Many of the kitchen staff were the spouses of Young Men's advisors. Here I am with my kitchen "wives". Any resemblance to groups that practice polygamy is purely intentional. Comment on bonnets: they look much better hanging behind on your back than on your head.


Here is the beginning of our field kitchen. We had to heat up our sloppy-joe lunch and transport it to the headquarters area to feed the kids as they got off the bus and we weren't done setting up. Then we came back and finished setting up our kitchen. We had four carport-type canopies and we were pretty crowded in there. We never had rain, but the wind came up a couple of times. Fortunately everything was staked down well (we knew to expect the wind). The kitchen became the center of camp where all the leaders hung out.
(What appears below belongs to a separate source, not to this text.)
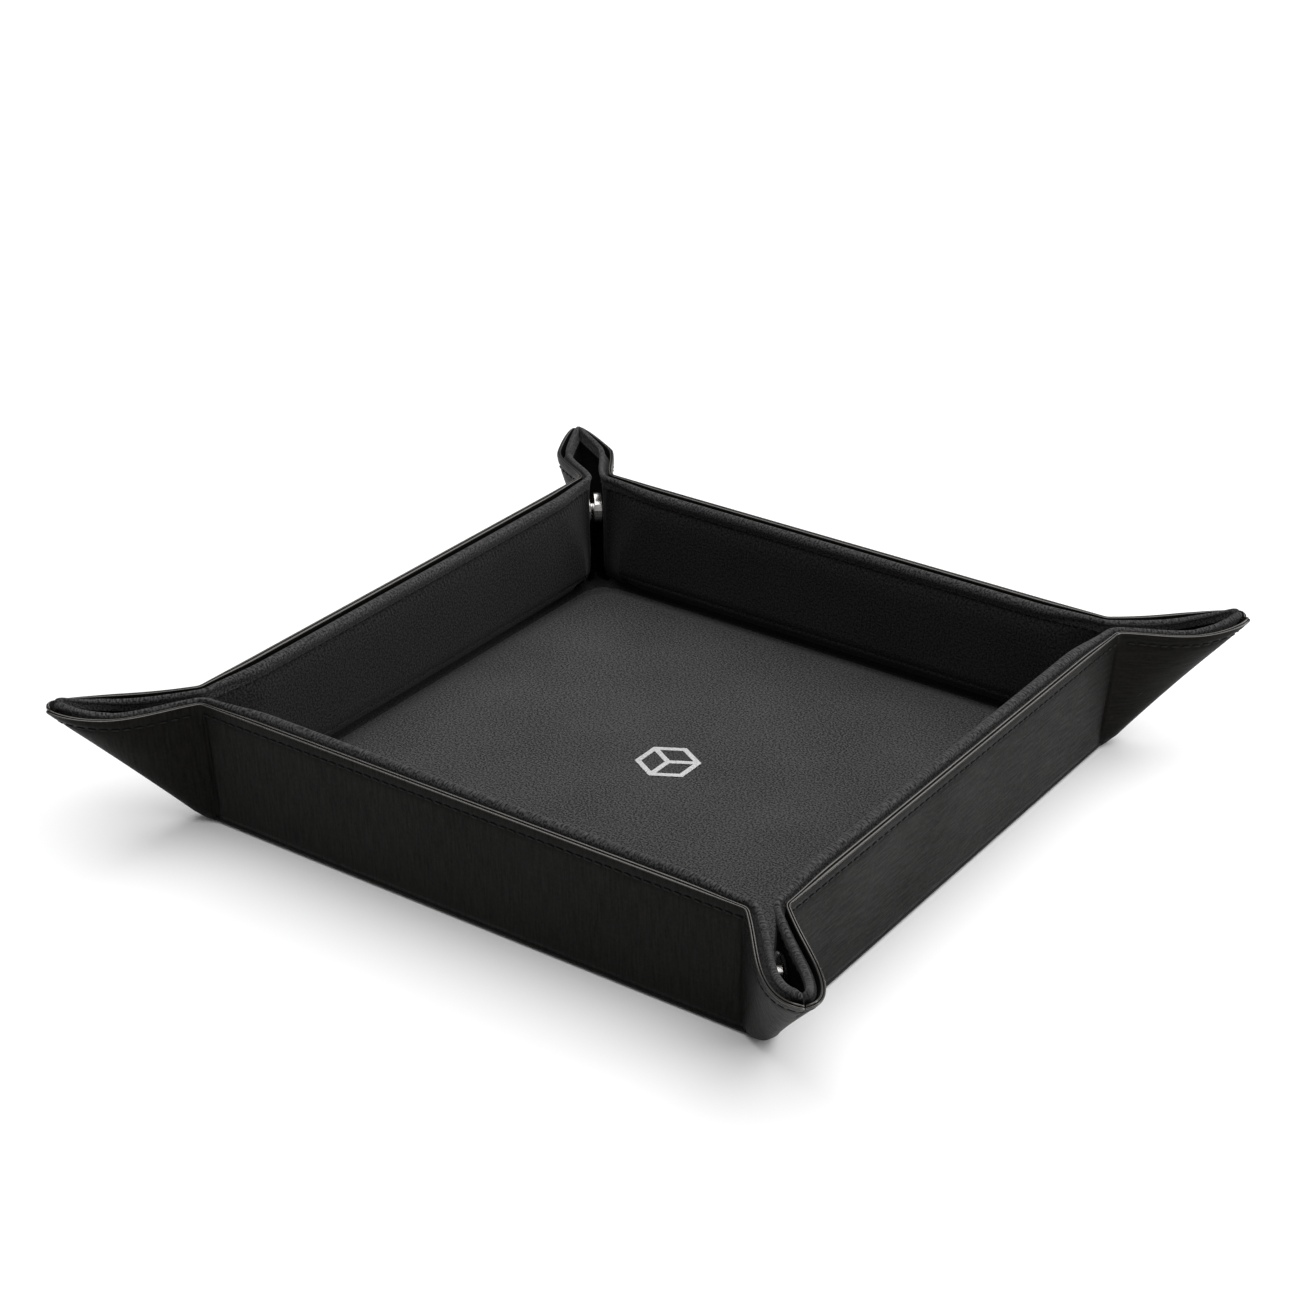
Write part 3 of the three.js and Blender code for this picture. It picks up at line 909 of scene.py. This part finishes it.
def add_corner_linings():
    """The floor's lining goes on into each corner, flat on the leather."""
    for quarter, corner in enumerate(CORNERS):
        start, end, radius = 85.8, 96.0, 2.5
        turn = np.linspace(0, math.pi / 2, 7)
        ring = [(start, start), (end, start)]
        ring += [(end - radius * (1 - math.cos(t)), end - radius * (1 - math.sin(t))) for t in turn]
        ring += [(start, end)]
        points = [(x, y, z) for z in (1.25, 2.0) for x, y in ring]
        n = len(ring)
        faces = [tuple(range(n))[::-1], tuple(range(n, 2 * n))]
        faces = [(k, (k + 1) % n, n + (k + 1) % n, n + k) for k in range(n)] + faces
        flat = turned_flat(np.array([(x, y) for x, y, z in points]), quarter)
        # These corners take the walls' copy of the cloth, painted darker as shade, and darker still under
        # the ears.
        nook = make_mesh(f"lining_corner_{corner}", turned(points, quarter), faces, flat, shaded_wall_cloth, 2)
        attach(nook, "base")


# ---- stitches -----------------------------------------------------------------------

def stitch_shape():
    """A short fat thread, round in section and tapered at both ends."""
    rings = [(-1.0, 0.25), (-0.86, 0.75), (-0.5, 1.0), (0.0, 1.05), (0.5, 1.0), (0.86, 0.75), (1.0, 0.25)]
    around = 6
    points = [(x, r * math.cos(t), r * math.sin(t)) for x, r in rings
              for t in np.linspace(0, 2 * math.pi, around, endpoint=False)]
    faces = [f[::-1] for f in tube_faces(len(rings), around)]
    faces.append(tuple(range(around)))
    last = (len(rings) - 1) * around
    faces.append(tuple(last + j for j in range(around))[::-1])
    return np.array(points), faces


def stitch_group(name, xs, y, height, ears, quarter, length, thick):
    """A row of stitches at pattern places xs, each slanting a little across the seam."""
    if not len(xs):
        return None
    shape, shape_faces = stitch_shape()
    xs = np.asarray(xs, float)
    h = height(xs)
    middle = place(xs, y, h, ears)
    along = place(xs + 0.3, y, h, ears) - place(xs - 0.3, y, h, ears)
    along /= np.linalg.norm(along, axis=1, keepdims=True)
    normal = place(xs, y, h + 0.5, ears) - middle
    normal -= along * (normal * along).sum(axis=1, keepdims=True)
    normal /= np.linalg.norm(normal, axis=1, keepdims=True)
    side = np.cross(normal, along)
    rng = random.Random(name)
    points, faces = [], []
    for i in range(len(xs)):
        slant = math.radians(4 + rng.uniform(-3, 3))
        a = along[i] * math.cos(slant) + side[i] * math.sin(slant)
        b = np.cross(normal[i], a)
        start = i * len(shape)
        size = shape * (length / 2, thick, thick * 0.8)
        points.append(middle[i] + size[:, :1] * a + size[:, 1:2] * b + size[:, 2:] * normal[i])
        faces += [tuple(start + k for k in face) for face in shape_faces]
    points = np.concatenate(points)
    return make_mesh(name, turned(points, quarter), faces, points[:, :2], thread)


def add_stitches():
    for quarter, wall in enumerate(WALLS):
        ends = (CORNERS[quarter], CORNERS[(quarter + 1) % 4])
        ears = tuple(EARS[c] for c in ends)
        for label, down, thick, length in (("outer", STITCH_DOWN, 0.30, 2.3),
                                           ("inner", SEAM_DOWN, 0.26, 2.1)):
            y = TOP - down
            limit = crease(y) - 1.5
            count = int(limit / STITCH_PITCH)
            xs = np.arange(-count, count + 1) * STITCH_PITCH

            def height(x):
                if label == "outer":
                    return np.full(len(x), -LEATHER + 0.12)
                return roll_middle(x, TOP) + 0.35 * roll_radius(x, TOP) - 0.1

            groups = [(f"stitches_{label}_{wall}", xs, wall + "_wall", None)]
            for side, corner in ((1, ends[0]), (-1, ends[1])):
                start = (count + 1) * STITCH_PITCH
                beyond = np.arange(start, diagonal(y) - 1.6, STITCH_PITCH)
                split = float(fold_start(np.array(y)))
                ear_body, fold_body = f"ear_{corner}_{wall}", f"ear_fold_{corner}_{wall}"
                near = [x for x in beyond if crease(y) + 1.5 < x < split - 1.0]
                far = [x for x in beyond if x >= split - 1.0]
                groups.append((f"stitches_{label}_ear_{corner}_{wall}", [side * x for x in near],
                               ear_body, None))
                if label == "outer":
                    groups.append((f"stitches_{label}_fold_{corner}_{wall}", [side * x for x in far],
                                   ear_body, (fold_body, side)))
            for name, places, body, bending in groups:
                obj = stitch_group(name, places, y, height, ears, quarter, length, thick)
                if obj is None:
                    continue
                if bending:
                    a, b = flip(fold_ends(3.0), bending[1])
                    metres(a, quarter)
                    metres(b, quarter)
                    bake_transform(obj)
                else:
                    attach(obj, body)


add_base()
add_corner_cups()
add_floor()
add_walls()
add_valleys()
add_corner_linings()
add_stitches()

# ---- the fittings kept from the frame -----------------------------------------------

for obj in list(bpy.context.scene.objects):
    if obj.type == "MESH" and (obj.name.startswith("snap_") or obj.name.startswith("floor_motif")):
        obj.data.materials.clear()
        obj.data.materials.append(foil if "motif" in obj.name else nickel)

# ---- camera, floor and light --------------------------------------------------------

def look(azimuth, elevation, distance, target, roll):
    az, el = math.radians(azimuth), math.radians(elevation)
    back = Vector((math.cos(el) * math.sin(az), -math.cos(el) * math.cos(az), math.sin(el)))
    camera = bpy.data.objects.new("camera", bpy.data.cameras.new("camera"))
    bpy.context.scene.collection.objects.link(camera)
    camera.location = Vector(target) + back * distance
    turn = back.to_track_quat("Z", "Y").to_matrix().to_4x4()
    turn = turn @ Matrix.Rotation(math.radians(roll), 4, "Z")
    turn.translation = camera.location
    camera.matrix_world = turn
    return camera


camera = look(34.35, 28.98, 0.7945, (0, 0, 0.015), 0.57)
camera.data.sensor_width = 36
camera.data.lens = 74.16
camera.data.shift_x = -0.014077
camera.data.shift_y = 0.064231
bpy.context.scene.camera = camera


def light(name, location, size, energy, target=(0, 0, 0.02)):
    data = bpy.data.lights.new(name, "AREA")
    data.shape = "RECTANGLE"
    data.size, data.size_y = size
    data.energy = energy
    obj = bpy.data.objects.new(name, data)
    bpy.context.scene.collection.objects.link(obj)
    obj.location = location
    obj.rotation_euler = (Vector(location) - Vector(target)).to_track_quat("Z", "Y").to_euler()
    return obj


light("key_overhead", (0.2, 0.5, 2.2), (4.0, 4.0), 105)
light("side_right", (1.5, 0.8, 0.45), (0.9, 0.8), 11.5)

world = bpy.data.worlds.new("studio")
bpy.context.scene.world = world
world.use_nodes = True
world.node_tree.nodes["Background"].inputs["Color"].default_value = (1, 1, 1, 1)
world.node_tree.nodes["Background"].inputs["Strength"].default_value = 0.3
bpy.context.scene.view_settings.view_transform = "Standard"

ground_mesh = bpy.data.meshes.new("ground")
GROUND_HALF, GROUND_Z = 30.0, -0.0002
ground_mesh.from_pydata([(sx * GROUND_HALF, sy * GROUND_HALF, GROUND_Z)
                         for sx, sy in ((-1, -1), (1, -1), (1, 1), (-1, 1))], [], [(0, 1, 2, 3)])
ground = bpy.data.objects.new("ground", ground_mesh)
bpy.context.scene.collection.objects.link(ground)
ground_mat, _, ground_bsdf = shader("pale_floor")
ground_bsdf.inputs["Base Color"].default_value = (0.92, 0.92, 0.92, 1)
ground_bsdf.inputs["Roughness"].default_value = 0.9
ground_mesh.materials.append(ground_mat)

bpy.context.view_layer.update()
You can cook Mexican rice for 150 people in one of these big roasting pans. First you saute the rice... We had two of those big square pans for rice for our first meal of tortillas, refried roast pork, rice, beans, cheese, lettuce. The rice turned out perfect! Chocolate cake and cold milk was the dessert after the square dance later than night. One of the guys on the committee was a welder and he significantly upgraded my griddle to have sides and a greese trap. You can see it in the background.

Some of the crew including Jane preparing "Ginger Chicken", a easy asian meal we served with rice and pineapple. Cookies and milk for dessert that night.

Jane cutting up fresh ginger for the dinner

This is a video of our kitchen in action. Sorry about the quality, this is a video of the DVD as it played on my computer screen. I don't have DVD ripping software. Sorry! But you get the idea.

As we were breaking down camp some of our crew decided to have a charriot race. Mom's team lost, despite Sister Hurlin's recent Boston Marathon qualification.

This is the inside of the "reefer" truck with $6,000 worth of food. That sounds like a lot but we fed everyone for about $2.50 per person per meal. And our vision and hope was met; everyone thought the food was amazing and we got favorable mentions almost every time someone spoke about trek.